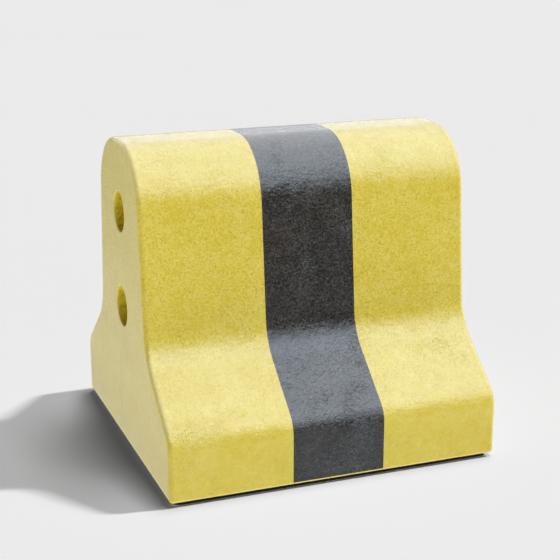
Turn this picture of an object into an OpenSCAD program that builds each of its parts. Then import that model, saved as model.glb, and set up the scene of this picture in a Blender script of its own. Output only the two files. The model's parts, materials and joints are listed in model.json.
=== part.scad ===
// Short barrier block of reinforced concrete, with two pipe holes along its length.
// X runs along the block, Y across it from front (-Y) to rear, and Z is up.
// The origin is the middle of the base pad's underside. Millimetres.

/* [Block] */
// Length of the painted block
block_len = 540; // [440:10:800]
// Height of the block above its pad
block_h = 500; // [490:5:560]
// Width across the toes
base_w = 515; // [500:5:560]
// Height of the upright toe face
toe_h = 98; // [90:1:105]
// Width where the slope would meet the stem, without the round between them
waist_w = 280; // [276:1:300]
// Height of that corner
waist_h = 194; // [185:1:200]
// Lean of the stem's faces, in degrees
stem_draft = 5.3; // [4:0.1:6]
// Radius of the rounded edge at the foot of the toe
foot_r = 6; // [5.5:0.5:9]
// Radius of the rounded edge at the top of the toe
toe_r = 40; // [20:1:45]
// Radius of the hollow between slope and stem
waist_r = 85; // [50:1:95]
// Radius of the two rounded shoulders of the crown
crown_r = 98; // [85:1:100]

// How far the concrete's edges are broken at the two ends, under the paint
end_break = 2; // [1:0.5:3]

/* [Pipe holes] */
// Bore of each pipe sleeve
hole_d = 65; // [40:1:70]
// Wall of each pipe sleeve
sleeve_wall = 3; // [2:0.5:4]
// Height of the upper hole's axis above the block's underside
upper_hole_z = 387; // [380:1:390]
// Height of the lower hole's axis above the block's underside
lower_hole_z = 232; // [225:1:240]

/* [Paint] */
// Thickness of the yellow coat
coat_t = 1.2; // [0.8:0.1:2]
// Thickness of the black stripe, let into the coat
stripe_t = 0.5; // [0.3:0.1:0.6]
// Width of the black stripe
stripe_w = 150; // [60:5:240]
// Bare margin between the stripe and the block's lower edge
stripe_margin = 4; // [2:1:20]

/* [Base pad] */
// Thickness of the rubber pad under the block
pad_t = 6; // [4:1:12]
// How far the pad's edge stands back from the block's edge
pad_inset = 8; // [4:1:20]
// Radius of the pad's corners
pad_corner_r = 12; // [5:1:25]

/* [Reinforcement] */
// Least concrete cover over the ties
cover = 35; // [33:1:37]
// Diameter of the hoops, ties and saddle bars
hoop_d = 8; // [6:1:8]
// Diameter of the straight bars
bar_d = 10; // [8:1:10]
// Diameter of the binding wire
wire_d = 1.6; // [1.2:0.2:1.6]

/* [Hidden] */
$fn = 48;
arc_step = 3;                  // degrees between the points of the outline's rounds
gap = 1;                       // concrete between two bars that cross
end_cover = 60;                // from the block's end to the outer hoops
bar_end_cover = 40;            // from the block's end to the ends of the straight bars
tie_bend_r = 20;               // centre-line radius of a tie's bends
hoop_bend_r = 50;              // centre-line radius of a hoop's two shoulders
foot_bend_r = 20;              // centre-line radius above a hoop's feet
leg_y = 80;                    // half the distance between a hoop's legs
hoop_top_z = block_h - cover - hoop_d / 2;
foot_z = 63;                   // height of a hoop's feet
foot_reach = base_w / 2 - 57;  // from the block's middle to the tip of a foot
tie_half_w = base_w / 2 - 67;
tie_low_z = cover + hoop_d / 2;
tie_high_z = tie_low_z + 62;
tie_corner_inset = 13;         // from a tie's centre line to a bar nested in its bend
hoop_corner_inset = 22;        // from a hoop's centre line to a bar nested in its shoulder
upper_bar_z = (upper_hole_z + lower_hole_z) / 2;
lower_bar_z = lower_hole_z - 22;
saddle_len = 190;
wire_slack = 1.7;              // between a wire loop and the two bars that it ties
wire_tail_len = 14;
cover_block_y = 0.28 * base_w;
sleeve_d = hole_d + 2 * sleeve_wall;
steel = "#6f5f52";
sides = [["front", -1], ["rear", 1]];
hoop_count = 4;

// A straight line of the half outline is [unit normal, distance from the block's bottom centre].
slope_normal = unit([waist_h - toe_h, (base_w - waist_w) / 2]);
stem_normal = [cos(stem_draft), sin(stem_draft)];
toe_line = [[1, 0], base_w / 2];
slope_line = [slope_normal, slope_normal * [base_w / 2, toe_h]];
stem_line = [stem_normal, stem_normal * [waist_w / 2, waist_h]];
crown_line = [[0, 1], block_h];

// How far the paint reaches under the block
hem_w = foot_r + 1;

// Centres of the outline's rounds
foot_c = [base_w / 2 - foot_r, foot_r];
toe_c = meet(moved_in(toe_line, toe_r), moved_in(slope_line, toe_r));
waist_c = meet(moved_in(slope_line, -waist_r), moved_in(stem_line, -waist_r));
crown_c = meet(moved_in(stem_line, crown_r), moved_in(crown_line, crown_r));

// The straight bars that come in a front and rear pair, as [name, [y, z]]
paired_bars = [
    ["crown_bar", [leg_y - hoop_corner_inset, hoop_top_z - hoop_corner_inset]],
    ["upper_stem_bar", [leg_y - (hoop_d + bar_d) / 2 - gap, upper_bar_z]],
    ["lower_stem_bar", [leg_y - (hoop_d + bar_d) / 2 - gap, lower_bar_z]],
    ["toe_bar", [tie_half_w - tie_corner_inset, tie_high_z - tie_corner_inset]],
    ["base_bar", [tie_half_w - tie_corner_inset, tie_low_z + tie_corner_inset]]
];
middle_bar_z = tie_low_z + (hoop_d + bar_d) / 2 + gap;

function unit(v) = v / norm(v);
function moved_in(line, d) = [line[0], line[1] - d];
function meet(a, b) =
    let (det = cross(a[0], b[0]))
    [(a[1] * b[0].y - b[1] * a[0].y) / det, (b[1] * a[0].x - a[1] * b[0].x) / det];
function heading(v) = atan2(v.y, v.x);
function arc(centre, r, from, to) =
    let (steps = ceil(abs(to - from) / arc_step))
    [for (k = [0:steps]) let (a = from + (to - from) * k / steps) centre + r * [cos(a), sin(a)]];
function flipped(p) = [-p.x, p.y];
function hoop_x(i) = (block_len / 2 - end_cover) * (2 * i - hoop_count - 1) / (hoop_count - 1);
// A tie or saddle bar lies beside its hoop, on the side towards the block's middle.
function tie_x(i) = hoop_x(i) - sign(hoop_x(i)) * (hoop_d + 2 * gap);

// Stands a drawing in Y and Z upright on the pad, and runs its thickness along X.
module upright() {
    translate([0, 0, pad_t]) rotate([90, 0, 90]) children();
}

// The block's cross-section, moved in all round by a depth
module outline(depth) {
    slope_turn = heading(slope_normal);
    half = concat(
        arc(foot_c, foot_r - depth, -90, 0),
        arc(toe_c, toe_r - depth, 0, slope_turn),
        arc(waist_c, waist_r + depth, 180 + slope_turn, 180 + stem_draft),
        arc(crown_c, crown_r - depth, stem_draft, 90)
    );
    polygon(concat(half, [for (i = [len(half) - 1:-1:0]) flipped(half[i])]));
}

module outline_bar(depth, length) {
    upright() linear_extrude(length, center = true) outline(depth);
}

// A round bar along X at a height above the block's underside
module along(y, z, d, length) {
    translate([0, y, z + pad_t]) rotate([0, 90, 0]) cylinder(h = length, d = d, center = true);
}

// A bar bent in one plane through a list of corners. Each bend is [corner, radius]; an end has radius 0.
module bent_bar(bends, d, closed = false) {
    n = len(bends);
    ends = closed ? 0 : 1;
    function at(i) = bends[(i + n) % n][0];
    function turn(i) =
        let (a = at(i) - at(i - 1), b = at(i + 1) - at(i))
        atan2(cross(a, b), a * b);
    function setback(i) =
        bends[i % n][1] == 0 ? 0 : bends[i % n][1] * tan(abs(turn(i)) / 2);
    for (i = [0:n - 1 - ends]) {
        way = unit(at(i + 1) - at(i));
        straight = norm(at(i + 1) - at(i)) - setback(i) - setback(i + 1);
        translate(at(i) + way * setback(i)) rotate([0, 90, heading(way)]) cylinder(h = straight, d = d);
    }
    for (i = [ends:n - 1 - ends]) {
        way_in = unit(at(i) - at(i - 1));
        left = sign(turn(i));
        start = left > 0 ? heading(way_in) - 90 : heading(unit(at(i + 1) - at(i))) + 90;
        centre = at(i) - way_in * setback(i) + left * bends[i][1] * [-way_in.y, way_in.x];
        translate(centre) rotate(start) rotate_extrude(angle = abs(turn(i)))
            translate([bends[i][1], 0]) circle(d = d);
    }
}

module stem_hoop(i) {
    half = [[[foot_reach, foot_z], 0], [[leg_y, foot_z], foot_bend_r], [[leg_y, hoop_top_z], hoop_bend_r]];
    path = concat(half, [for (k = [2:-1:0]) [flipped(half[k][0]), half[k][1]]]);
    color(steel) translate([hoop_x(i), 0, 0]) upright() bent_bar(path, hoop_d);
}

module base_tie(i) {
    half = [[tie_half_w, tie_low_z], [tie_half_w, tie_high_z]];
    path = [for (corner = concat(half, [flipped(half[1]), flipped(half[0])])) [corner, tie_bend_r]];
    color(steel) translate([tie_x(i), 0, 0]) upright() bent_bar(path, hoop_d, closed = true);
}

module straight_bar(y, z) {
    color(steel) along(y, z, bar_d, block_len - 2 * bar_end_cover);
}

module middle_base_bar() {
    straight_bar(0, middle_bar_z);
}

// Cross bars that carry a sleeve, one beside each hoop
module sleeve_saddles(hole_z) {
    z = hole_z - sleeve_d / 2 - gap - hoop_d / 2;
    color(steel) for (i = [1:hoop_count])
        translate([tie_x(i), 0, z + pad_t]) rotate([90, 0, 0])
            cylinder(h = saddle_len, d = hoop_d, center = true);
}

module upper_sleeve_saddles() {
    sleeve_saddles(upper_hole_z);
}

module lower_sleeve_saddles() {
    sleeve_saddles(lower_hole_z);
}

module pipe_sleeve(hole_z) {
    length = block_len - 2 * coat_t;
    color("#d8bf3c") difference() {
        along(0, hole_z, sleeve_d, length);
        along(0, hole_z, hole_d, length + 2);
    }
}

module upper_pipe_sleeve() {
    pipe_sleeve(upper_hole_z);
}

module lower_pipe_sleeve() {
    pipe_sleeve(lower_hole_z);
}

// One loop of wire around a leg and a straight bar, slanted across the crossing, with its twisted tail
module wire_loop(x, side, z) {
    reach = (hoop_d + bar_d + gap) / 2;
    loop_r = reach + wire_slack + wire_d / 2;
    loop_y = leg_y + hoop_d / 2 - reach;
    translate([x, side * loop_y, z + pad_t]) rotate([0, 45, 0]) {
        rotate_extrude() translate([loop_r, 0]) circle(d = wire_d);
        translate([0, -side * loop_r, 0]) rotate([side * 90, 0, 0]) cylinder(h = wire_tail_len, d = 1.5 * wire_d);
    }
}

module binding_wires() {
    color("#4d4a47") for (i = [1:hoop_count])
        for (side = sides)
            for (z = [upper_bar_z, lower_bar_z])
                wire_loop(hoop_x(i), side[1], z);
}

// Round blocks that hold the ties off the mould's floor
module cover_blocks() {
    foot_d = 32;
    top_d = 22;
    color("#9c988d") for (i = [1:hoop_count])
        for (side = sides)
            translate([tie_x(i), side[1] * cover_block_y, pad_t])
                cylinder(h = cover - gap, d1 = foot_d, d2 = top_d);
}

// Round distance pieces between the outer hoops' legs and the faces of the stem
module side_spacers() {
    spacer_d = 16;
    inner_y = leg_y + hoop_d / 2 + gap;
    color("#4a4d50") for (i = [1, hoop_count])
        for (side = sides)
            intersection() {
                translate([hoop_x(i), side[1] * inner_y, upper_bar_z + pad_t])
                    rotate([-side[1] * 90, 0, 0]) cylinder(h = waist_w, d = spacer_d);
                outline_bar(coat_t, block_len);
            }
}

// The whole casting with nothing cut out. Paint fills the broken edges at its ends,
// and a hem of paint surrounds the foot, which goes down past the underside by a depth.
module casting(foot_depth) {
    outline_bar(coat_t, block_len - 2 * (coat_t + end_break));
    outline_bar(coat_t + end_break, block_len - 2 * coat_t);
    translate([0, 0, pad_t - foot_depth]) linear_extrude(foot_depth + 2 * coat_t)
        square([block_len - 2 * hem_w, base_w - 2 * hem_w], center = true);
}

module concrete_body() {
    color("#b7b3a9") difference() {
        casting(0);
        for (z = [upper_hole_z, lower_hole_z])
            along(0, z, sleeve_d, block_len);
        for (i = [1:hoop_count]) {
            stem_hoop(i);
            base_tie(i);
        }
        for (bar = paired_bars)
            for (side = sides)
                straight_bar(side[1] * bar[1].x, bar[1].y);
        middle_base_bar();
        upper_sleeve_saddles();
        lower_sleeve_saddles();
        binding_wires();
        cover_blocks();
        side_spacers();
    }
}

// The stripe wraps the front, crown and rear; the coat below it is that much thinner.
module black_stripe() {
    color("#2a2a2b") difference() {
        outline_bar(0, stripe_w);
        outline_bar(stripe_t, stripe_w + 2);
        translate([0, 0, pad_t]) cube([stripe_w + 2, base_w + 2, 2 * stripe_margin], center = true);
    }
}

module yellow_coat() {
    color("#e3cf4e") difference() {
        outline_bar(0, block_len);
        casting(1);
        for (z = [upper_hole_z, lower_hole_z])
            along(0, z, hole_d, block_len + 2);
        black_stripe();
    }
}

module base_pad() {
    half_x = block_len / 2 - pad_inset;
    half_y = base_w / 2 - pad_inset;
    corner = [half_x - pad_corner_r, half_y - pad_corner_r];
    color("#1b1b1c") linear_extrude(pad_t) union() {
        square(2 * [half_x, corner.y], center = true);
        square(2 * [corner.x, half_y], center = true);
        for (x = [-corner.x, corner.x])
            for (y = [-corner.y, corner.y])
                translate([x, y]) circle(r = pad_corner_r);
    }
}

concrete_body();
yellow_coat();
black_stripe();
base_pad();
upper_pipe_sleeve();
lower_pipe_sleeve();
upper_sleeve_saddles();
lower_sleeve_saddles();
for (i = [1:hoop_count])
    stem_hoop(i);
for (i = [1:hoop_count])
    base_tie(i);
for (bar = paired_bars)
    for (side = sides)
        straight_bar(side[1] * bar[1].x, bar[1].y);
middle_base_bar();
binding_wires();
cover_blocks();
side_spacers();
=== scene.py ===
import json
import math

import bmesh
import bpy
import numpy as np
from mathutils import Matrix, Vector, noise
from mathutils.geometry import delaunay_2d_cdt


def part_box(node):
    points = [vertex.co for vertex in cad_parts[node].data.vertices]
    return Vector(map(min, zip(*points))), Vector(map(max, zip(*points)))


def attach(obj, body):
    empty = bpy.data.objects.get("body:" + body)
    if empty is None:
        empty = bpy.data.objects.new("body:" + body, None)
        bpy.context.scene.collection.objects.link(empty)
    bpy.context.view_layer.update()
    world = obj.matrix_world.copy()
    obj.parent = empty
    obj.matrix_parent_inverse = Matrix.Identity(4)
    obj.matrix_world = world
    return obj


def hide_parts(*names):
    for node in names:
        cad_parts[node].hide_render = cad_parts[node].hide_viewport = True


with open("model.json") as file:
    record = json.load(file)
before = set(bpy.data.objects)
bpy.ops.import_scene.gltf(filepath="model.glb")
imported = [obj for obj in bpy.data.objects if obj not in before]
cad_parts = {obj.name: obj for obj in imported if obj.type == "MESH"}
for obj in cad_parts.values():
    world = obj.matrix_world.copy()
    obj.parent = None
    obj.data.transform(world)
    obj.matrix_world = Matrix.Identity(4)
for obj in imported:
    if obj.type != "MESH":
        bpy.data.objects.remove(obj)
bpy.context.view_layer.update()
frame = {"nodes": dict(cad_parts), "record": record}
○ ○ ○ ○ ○
* DO THIS: Begin with the line containing "concrete_body();", end with the line containing "obj.parent = empty", and transcribe exactly every line in that span, with nothing added.

* TASK RESPONSE:
concrete_body();
yellow_coat();
black_stripe();
base_pad();
upper_pipe_sleeve();
lower_pipe_sleeve();
upper_sleeve_saddles();
lower_sleeve_saddles();
for (i = [1:hoop_count])
    stem_hoop(i);
for (i = [1:hoop_count])
    base_tie(i);
for (bar = paired_bars)
    for (side = sides)
        straight_bar(side[1] * bar[1].x, bar[1].y);
middle_base_bar();
binding_wires();
cover_blocks();
side_spacers();
=== scene.py ===
import json
import math

import bmesh
import bpy
import numpy as np
from mathutils import Matrix, Vector, noise
from mathutils.geometry import delaunay_2d_cdt


def part_box(node):
    points = [vertex.co for vertex in cad_parts[node].data.vertices]
    return Vector(map(min, zip(*points))), Vector(map(max, zip(*points)))


def attach(obj, body):
    empty = bpy.data.objects.get("body:" + body)
    if empty is None:
        empty = bpy.data.objects.new("body:" + body, None)
        bpy.context.scene.collection.objects.link(empty)
    bpy.context.view_layer.update()
    world = obj.matrix_world.copy()
    obj.parent = empty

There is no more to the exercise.